Initially, his career as a writer was part time writing short fiction and only in 1965 a cut version of his novel “.. . And Call Me Conrad ” was published in “The Magazine of Fantasy and Science Fiction”. In 1966 the novel was published as an integral version as a book with the title “This Immortal”. The novel won the Hugo Award.
“This Immortal” contains some of the most typical themes of Roger Zelazny’s works with the presence of characters who are god-like or at least supehuman. There’s also the inspiration to mythology, in this case Greek, but in his works the author used elements of mythologies from all over the world and even the Cthulhu Mythos.

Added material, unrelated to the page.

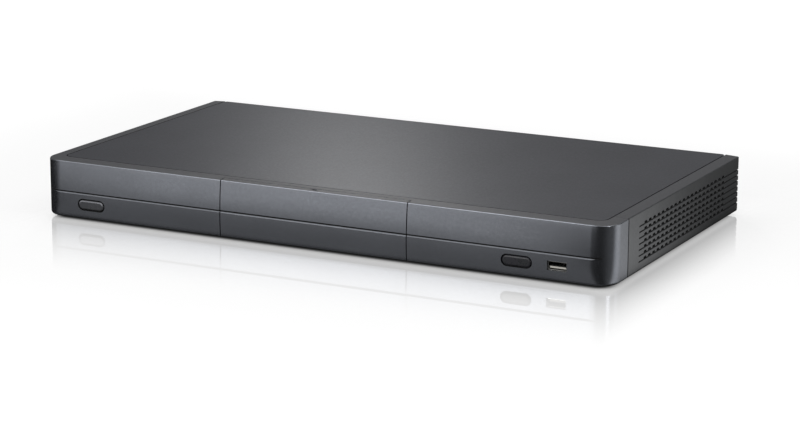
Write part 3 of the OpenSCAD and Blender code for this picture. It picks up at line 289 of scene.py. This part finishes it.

In 1965 Roger Zelazny also published the novella “He Who Shapes”, winner of the Nebula Award, which was expanded into the novel “The Dream Master” in 1966. In 1967 Roger Zelazny published the novel “Lord of Light”, who won the Hugo Award.
After a few years, his achievements convinced Roger Zelazny to devote himself full time to being a writer. In 1969 he published the novels “Isle of the Dead”, winner of the Prix Tour-Apollo Award in France, and “Damnation Alley”, another expansion of a novella.
In 1970 Roger Zelazny published the first book of his fantasy cycle of the Chronicles of Amber “Nine Princes in Amber”. The first five books, published in the 1970s, describe the adventures of Prince Corwin of Amber and are for this reason also called the Corwin series.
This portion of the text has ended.